Снижаюсь. Монзин и Желонкин длинными очередями бьют по фашистским машинам на шоссе.
— Патроны кончились. Жалко, что ни одна машина не загорелась, — с огорчением докладывает Монзин.
Другая четверка бомбардировщиков нашего полка в эту ночь нанесла бомбовый удар по аэродромам Боровское и Шаталово, создав на них три очага пожаров[31].
Когда после выполнения боевой задачи наш и другие экипажи доложили о том, что бои идут вблизи Спасск-Деменска, нас резко и публично отругали начальник штаба Стороженко и комиссар полка Куфта, в том смысле, чтобы мы не сеяли паники.

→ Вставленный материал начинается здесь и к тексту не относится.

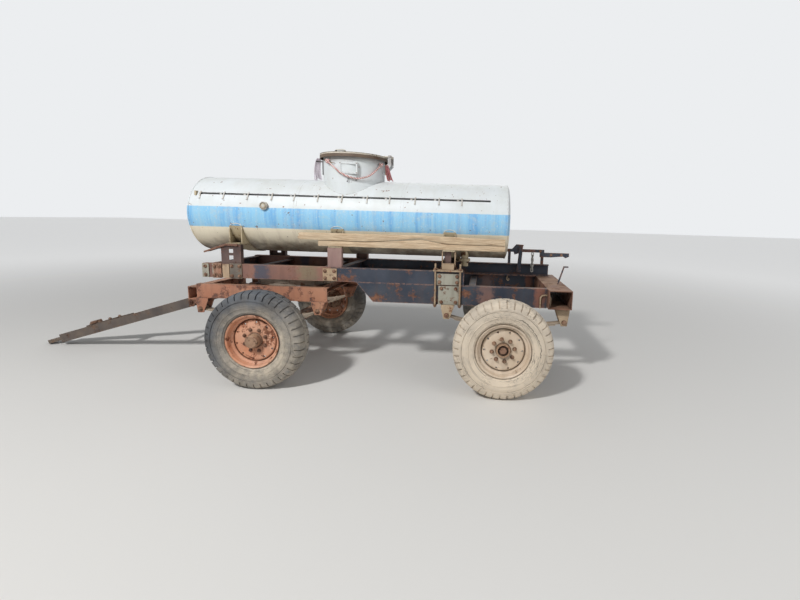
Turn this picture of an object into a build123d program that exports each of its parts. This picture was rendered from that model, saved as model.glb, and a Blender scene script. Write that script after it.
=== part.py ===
from build123d import *

import os
from math import asin, atan2, cos, hypot, pi, radians, sin

# Two-axle drawbar tank trailer, in millimetres. X runs backwards along the trailer, so the
# drawbar points to -X; the near side is -Y; Z is up from the ground.
# The origin is on the ground under the middle of the whole length.

os.makedirs("parts", exist_ok=True)

# Running gear
wheelbase = 2200
track = 1700
tyre_diameter = 890
tyre_width = 235
rim_flange_diameter = 480
bead_diameter = 408
hub_stub_diameter = 70
running_gap = 0.05
seat_gap = 0.3
wheel_sides = 32

# Drawbar
pivot_ahead = 975
pivot_height = 640
drawbar_reach = 2085
eye_outer_diameter = 130
eye_bore_diameter = 54
eye_thickness = 40
drawbar_spread = 640
drawbar_leg_depth = 95
drawbar_leg_width = 50
pivot_pin_diameter = 28

# Frame
frame_half_width = 460
rail_flange = 60
rail_wall = 8
upper_rail_height = 138
main_rail_height = 190
rail_joint_height = 922
dolly_beam_height = 140
dolly_beam_top = 850
rear_overhang = 655
tail_reach = 811

# Tank
tank_diameter = 766
tank_axis_height = 1545
tank_length = 3175
tank_ahead = 945
tank_skin = 10
head_dish = 38
hatch_ahead = 1590
hatch_neck_diameter = 620
hatch_neck_rise = 625
hatch_lid_diameter = 722

# Stations along the trailer
drawbar_radius = hypot(drawbar_reach, eye_thickness / 2)
drawbar_tilt = asin(pivot_height / drawbar_radius) - atan2(eye_thickness / 2, drawbar_reach)
tip_ahead = pivot_ahead + drawbar_reach * cos(drawbar_tilt) + eye_thickness / 2 * sin(drawbar_tilt)
overall_length = tip_ahead + wheelbase + tail_reach
front_axle_x = tip_ahead - overall_length / 2
rear_axle_x = front_axle_x + wheelbase
wheel_radius = tyre_diameter / 2
upper_rail_top = rail_joint_height + upper_rail_height
main_rail_bottom = rail_joint_height - main_rail_height
dolly_beam_bottom = dolly_beam_top - dolly_beam_height
rail_inner = frame_half_width - rail_wall
spring_y = frame_half_width - rail_flange / 2
hatch_neck_top = tank_axis_height + hatch_neck_rise


def finish(part, name):
    """Names a finished piece and writes it."""
    part.label = name
    export_step(part, f"parts/{name}.step")


def side_plane(y):
    """The upright plane along the trailer at a sideways place, seen from the near side."""
    return Plane(origin=(0, y, 0), x_dir=(1, 0, 0), z_dir=(0, -1, 0))


def cross_plane(x):
    """The upright plane across the trailer at a station, its own x along Y."""
    return Plane(origin=(x, 0, 0), x_dir=(0, 1, 0), z_dir=(1, 0, 0))


# Wheels: made round the origin with the outer side to -Y, then turned and set in their places.
# Name, distance behind the front axle, side, whether the hub still has its cap
wheel_table = [
    ("front_left", 0, -1, True),
    ("front_right", 0, 1, True),
    ("rear_left", wheelbase, -1, False),
    ("rear_right", wheelbase, 1, True),
]
bead_radius = bead_diameter / 2
flange_radius = rim_flange_diameter / 2
bead_half_width = 76
rim_wall = 8
tread_half_width = 70
shoulder_drop = 32
shoulder_tuck = 14
sidewall_radius = 318
sidewall_slope = (tyre_width / 2 - bead_half_width) / (sidewall_radius - bead_radius)
flare_end = bead_half_width + seat_gap + (flange_radius - bead_radius) * sidewall_slope
flange_lip = 9
lip_out = flare_end + flange_lip
disc_face = lip_out - 53
disc_thickness = 10
disc_rise = 14
disc_rise_foot = 188
disc_rise_top = 150
disc_hole_radius = 66
hub_sides = 16
hub_barrel_radius = 60
hub_flange_radius = 118
hub_flange_thickness = 16
hub_cap_radius = 62
hub_cap_end_radius = 48
hub_cap_out = tyre_width / 2
open_hub_out = disc_face + 26
open_hub_bore = 46
hub_inner_end = -125
stub_radius = hub_stub_diameter / 2
stub_end = disc_face + 8
disc_back = disc_face - disc_rise - disc_thickness
axle_line = Axis((0, 0, 0), (0, 1, 0))


def outlines(sections, sides):
    """Many-sided outlines across the axle, one for each distance outwards and radius."""
    return [side_plane(-out) * RegularPolygon(radius, sides) for out, radius in sections]


rim_outside = outlines(
    [
        (-lip_out, flange_radius),
        (-flare_end, flange_radius),
        (-bead_half_width - seat_gap, bead_radius),
        (bead_half_width + seat_gap, bead_radius),
        (flare_end, flange_radius),
        (lip_out, flange_radius),
    ],
    wheel_sides,
)
rim_inside = outlines(
    [
        (-lip_out - 1, flange_radius - rim_wall + 1),
        (-bead_half_width - 10, bead_radius - rim_wall),
        (bead_half_width + 10, bead_radius - rim_wall),
        (lip_out + 1, flange_radius - rim_wall + 1),
    ],
    wheel_sides,
)
disc_ring = outlines(
    [(disc_back, bead_radius - rim_wall / 2), (disc_back + disc_thickness, bead_radius - rim_wall / 2)],
    wheel_sides,
)
disc_dome = outlines([(disc_back + disc_thickness, disc_rise_foot), (disc_face, disc_rise_top)], wheel_sides)
disc_hollow = outlines(
    [(disc_back, disc_rise_foot - disc_thickness), (disc_face - disc_thickness, disc_rise_top - disc_thickness)],
    wheel_sides,
)

with BuildPart() as tyre:
    with BuildSketch(cross_plane(0)):
        with BuildLine():
            Polyline(
                (-bead_half_width, bead_radius + seat_gap),
                (bead_half_width, bead_radius + seat_gap),
                (tyre_width / 2, sidewall_radius),
                (tyre_width / 2 - shoulder_tuck, wheel_radius - shoulder_drop),
                (tread_half_width, wheel_radius),
                (-tread_half_width, wheel_radius),
                (-tyre_width / 2 + shoulder_tuck, wheel_radius - shoulder_drop),
                (-tyre_width / 2, sidewall_radius),
                close=True,
            )
        make_face()
    revolve(axis=axle_line)

with BuildPart() as rim:
    loft(rim_outside, ruled=True)
    loft(rim_inside, ruled=True, mode=Mode.SUBTRACT)
    loft(disc_ring, ruled=True)
    loft(disc_dome, ruled=True)
    loft(disc_hollow, ruled=True, mode=Mode.SUBTRACT)
    with BuildSketch(side_plane(-disc_back + 5)):
        RegularPolygon(disc_hole_radius, hub_sides)
    extrude(amount=disc_rise + disc_thickness + 10, mode=Mode.SUBTRACT)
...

Спросив конфиденциально Мишу Стороженко о том, что значит эта сцена, я услышал от него, что перед нашим докладом его и командира полка за донесение о боях у Спасск-Деменска отчитало начальство из Знаменки, т. е. из штаба ВВС армии, в том же плане, чтоб не сеяли панику, и приказали объявить личному составу о том, что войска 24-й армии перешли в наступление.
Все это очень удручало, так как было непонятно, что это такое: беспечность, очковтирательство, трусость или глупость?